Pipeline setup: 0.2 sec.
Total time for StanfordCoreNLP pipeline: 0.6 sec.
Generate sentence xml file...
Traceback (most recent call last):
  File "preprocess.py", line 138, in <module>
    read_doc_input(inputxml,inputparsed,outputfile)
  File "preprocess.py", line 93, in read_doc_input
    doc = doctexts[idx]
IndexError: list index out of range
JingL1014 commented 6 years ago

I found the problem is that the latest CoreNLP(version 2017-06-09) has different output format than the older versions. I wrote the code and test using (version 2015-01-29). I just made a new commit and tested under both versions and the code works now.

Also, run_document.sh and run_sentence.sh are independent of each other. The difference is that the input of run_document.sh are articles and it does sentence splitting, tokenization, and parsing, while the input of run_sentence.sh are sentences and it only does tokenization and parsing.
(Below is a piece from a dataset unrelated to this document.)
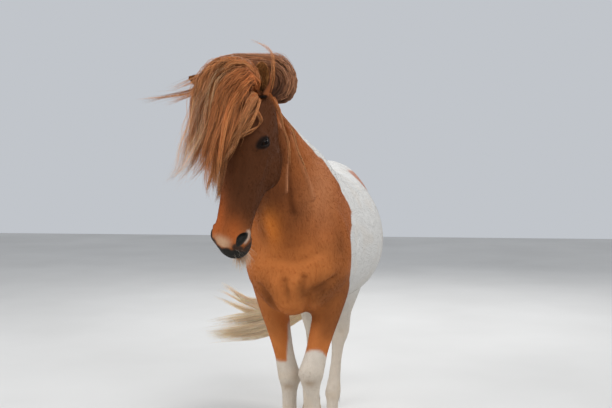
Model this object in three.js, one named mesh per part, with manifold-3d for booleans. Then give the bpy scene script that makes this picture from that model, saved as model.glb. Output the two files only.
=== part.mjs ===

ahalterman commented 6 years ago

Thanks! I can now run CoreNLP. I had to change some of the hardcoded paths in run_sentence.sh to match my udpipe model locations, but the preprocessing worked fine.

I'm now running into an issue with UniversalPetrarch itself:

...
petr_log.PETRgraph: DEBUG    [[u'---COP'], ['---'], '010']
petr_log.PETRgraph: DEBUG    ['---']
Traceback (most recent call last):
  File "petrarch_ud.py", line 409, in <module>
    main()
  File "petrarch_ud.py", line 71, in main
    run(paths, out , True)  ## <===
  File "petrarch_ud.py", line 405, in run
    updated_events = do_coding(events)
  File "petrarch_ud.py", line 318, in do_coding
    coded_events = sentence.get_events()
  File "/Users/ahalterman/MIT/NSF_RIDIR/UniversalPetrarch/UniversalPetrarch/PETRgraph.py", line 1583, in get_events
    if self.events[eventID][2] not in ['---',None,'None'] and self.events[eventID][2] != PETRglobals.VerbDict['verbs'][triplet['triple'][2].head.upper()]['#']['#']['code']:
KeyError: u'ISSUED'
JingL1014 commented 6 years ago

I fixed the error and made the args of preprocessing code for the languages as EN, AR, ES as Dr. Brandt suggested.

ahalterman commented 6 years ago

I've successfully run the pipeline from start to finish (in English) with no errors. Thanks for everything!